Restate word for word the lines that begin the listing and end with the line holding "FOOT_STEM_RECESS = 0.2".

——————

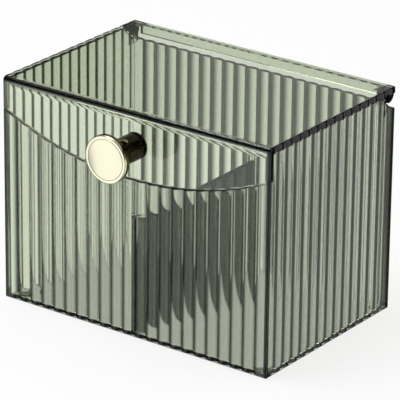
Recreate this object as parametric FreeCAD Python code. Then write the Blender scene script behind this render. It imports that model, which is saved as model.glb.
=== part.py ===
import FreeCAD, Part
import math
import os

# Flip-lid box for cotton swabs, with reeded walls, a lift-out divider and a metal knob.
# Millimetres. +X to the right, +Y to the back, +Z up. The origin is on the surface that
# the feet stand on, under the middle of the case.

# Case
CASE_WIDTH = 136.0         # over the reed crests, left to right
CASE_DEPTH = 90.0          # over the reed crests, front to back
CASE_HEIGHT = 100.0        # underside of the case to the top of the closed lid
WALL = 2.4                 # reed crest to inner face
FLOOR = 1.2
CORNER_RADIUS = 0.6        # vertical outer corners
BASE_BAND = 0.4            # plain band under the reeds
REED_PITCH = 6.1
REED_HEIGHT = 1.0          # crest to groove
REED_MARGIN = 5.0          # least plain width between the last groove and a corner
REAR_RIM_DROP = 9.4        # top of the lid to the top of the back wall

# Feet
FOOT_HEIGHT = 0.5          # how far the feet hold the case off the table
FOOT_RADIUS = 2.5
FOOT_EDGE = 0.2            # rounding of the foot's lower edge
FOOT_INSET = 5.5           # foot centre from both outer faces
FOOT_STEM_RADIUS = 1.8
FOOT_STEM_RECESS = 0.2     # stem's end below the floor's top

# Lid
LID_THICKNESS = 2.8
LID_GAP = 0.2              # over the side walls
LID_EDGE = 0.4             # rounding of the lid's upper rear edge
LID_SIDE_RADIUS = 1.6      # rounding of the lid's upper side edges
FLAP_THICKNESS = 2.0
FLAP_OUTER_RADIUS = 1.8    # where the top turns down into the flap
FLAP_INNER_RADIUS = 0.5     # over the side walls
FLAP_FILLET = 2.2          # between the side walls
FLAP_FILLET_GAP = 0.3      # from the fillet's ends to the side walls
FLAP_DROP_MIDDLE = 29.8    # top of the lid to the flap's lower edge, at the middle
FLAP_DROP_END = 14.0       # the same, at the ends
FLAP_GAP = 0.4             # between the flap's lower edge and the front wall
SKIRT_THICKNESS = 2.0      # strip under the lid's rear edge
SKIRT_DROP = 6.9           # top of the lid to the skirt's lower edge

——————

=== The answer ===
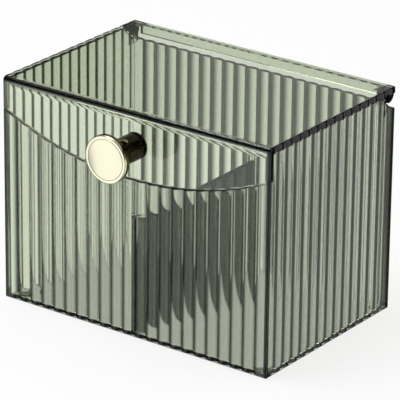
Recreate this object as parametric FreeCAD Python code. Then write the Blender scene script behind this render. It imports that model, which is saved as model.glb.
=== part.py ===
import FreeCAD, Part
import math
import os

# Flip-lid box for cotton swabs, with reeded walls, a lift-out divider and a metal knob.
# Millimetres. +X to the right, +Y to the back, +Z up. The origin is on the surface that
# the feet stand on, under the middle of the case.

# Case
CASE_WIDTH = 136.0         # over the reed crests, left to right
CASE_DEPTH = 90.0          # over the reed crests, front to back
CASE_HEIGHT = 100.0        # underside of the case to the top of the closed lid
WALL = 2.4                 # reed crest to inner face
FLOOR = 1.2
CORNER_RADIUS = 0.6        # vertical outer corners
BASE_BAND = 0.4            # plain band under the reeds
REED_PITCH = 6.1
REED_HEIGHT = 1.0          # crest to groove
REED_MARGIN = 5.0          # least plain width between the last groove and a corner
REAR_RIM_DROP = 9.4        # top of the lid to the top of the back wall

# Feet
FOOT_HEIGHT = 0.5          # how far the feet hold the case off the table
FOOT_RADIUS = 2.5
FOOT_EDGE = 0.2            # rounding of the foot's lower edge
FOOT_INSET = 5.5           # foot centre from both outer faces
FOOT_STEM_RADIUS = 1.8
FOOT_STEM_RECESS = 0.2     # stem's end below the floor's top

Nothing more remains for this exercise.